How the Role Is Evolving: Digital marketing managers are becoming revenue operations partners. The BLS notes that five or more years of experience is typical for entry into this role [2], and that experience increasingly needs to include cross-functional collaboration with sales, product, and data engineering teams. The managers who thrive over the next decade will be those who can architect full-funnel measurement systems, not just execute channel tactics.

Key Takeaways

Digital marketing management is a high-value career path with a median salary of $161,030 and projected 6.6% growth through 2034 [1][2]. To stand out, build your resume around platform-specific hard skills paired with quantified business results — not generic marketing buzzwords. Prioritize certifications from Google, Meta, and HubSpot, but only when you can demonstrate real-world application alongside the credential. Invest in the emerging skill areas (AI tools, first-party data strategy, privacy compliance) that most candidates haven't caught up with yet. And remember: the soft skills that matter at this level are strategic — data storytelling, stakeholder alignment, and executive influence — not the generic "team player" language that clutters weaker resumes.
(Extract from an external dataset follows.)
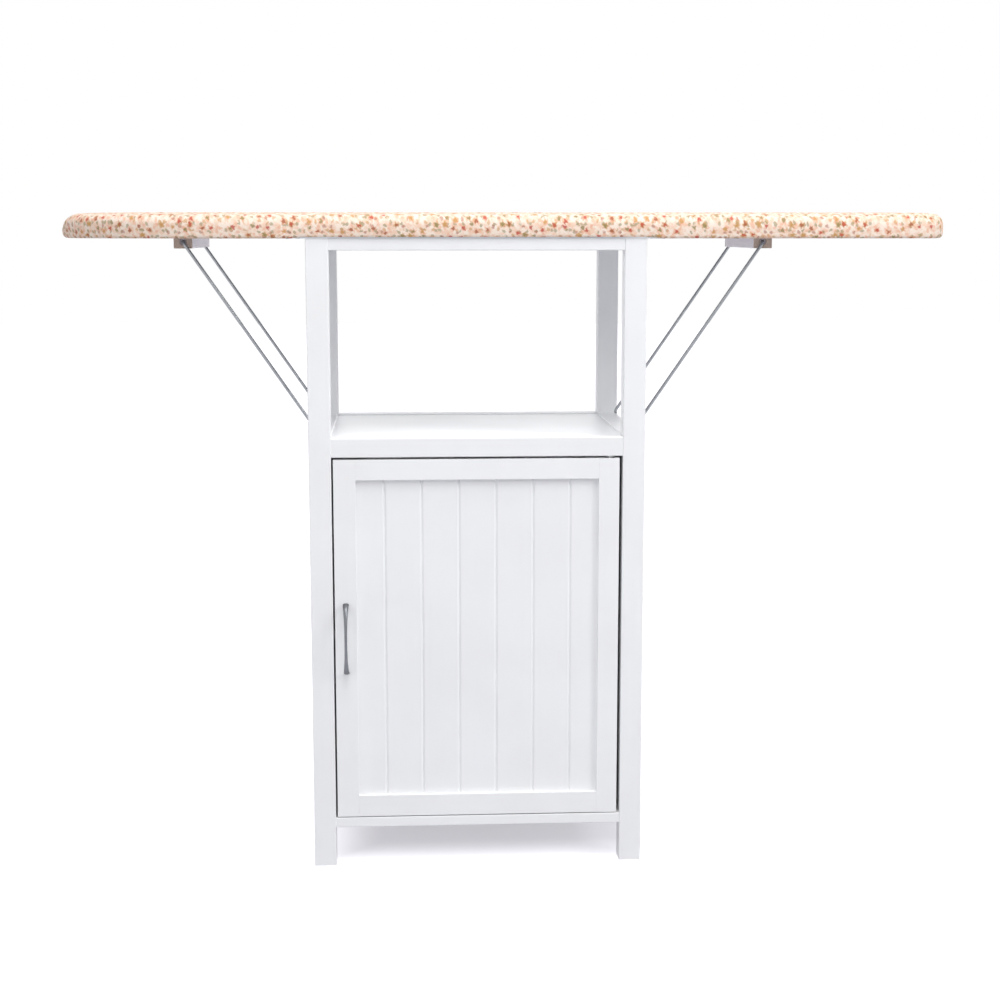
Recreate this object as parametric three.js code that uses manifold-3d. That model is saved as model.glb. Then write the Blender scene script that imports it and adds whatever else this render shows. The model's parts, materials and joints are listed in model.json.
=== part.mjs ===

Ready to put these skills to work? Resume Geni's AI-powered resume builder can help you showcase your digital marketing expertise with role-specific language and formatting that gets past ATS filters and into the hands of hiring managers.

Frequently Asked Questions

What are the most important skills for a Digital Marketing Manager resume?

Prioritize SEO, paid media management, marketing automation, and data analytics — each tied to specific platforms and quantified results. Hiring managers scanning job boards consistently list these as top requirements [5][6].

How much do Digital Marketing Managers earn?

The BLS reports a median annual wage of $161,030 for marketing managers (SOC 11-2021), with the 75th percentile reaching $211,080. Actual compensation varies by specialization, industry, and geography [1].

What certifications do employers value most for this role?

Google Analytics (GAIQ), Google Ads certifications, HubSpot Inbound Marketing, and Meta Certified Digital Marketing Associate are the most frequently requested in job postings [12][5].

How much experience do I need to become a Digital Marketing Manager?

The BLS indicates that five or more years of work experience is typical for marketing manager positions, with a bachelor's degree as the standard entry-level education [2].

Is the Digital Marketing Manager job market growing?

Yes. The BLS projects 6.6% growth from 2024 to 2034, with approximately 34,300 annual openings due to growth and replacement needs [2].

What's the biggest skills gap in digital marketing management right now?

AI-powered marketing tools, first-party data strategy, and privacy regulation compliance are the areas where demand is outpacing candidate supply. Managers who develop these skills gain a significant competitive advantage [6][9].

Should I get a PMP certification as a Digital Marketing Manager?

A PMP is most valuable for senior managers overseeing large teams and complex, multi-channel campaigns. If your role is primarily strategic and cross-functional, it can differentiate you from candidates with only marketing-specific credentials [8].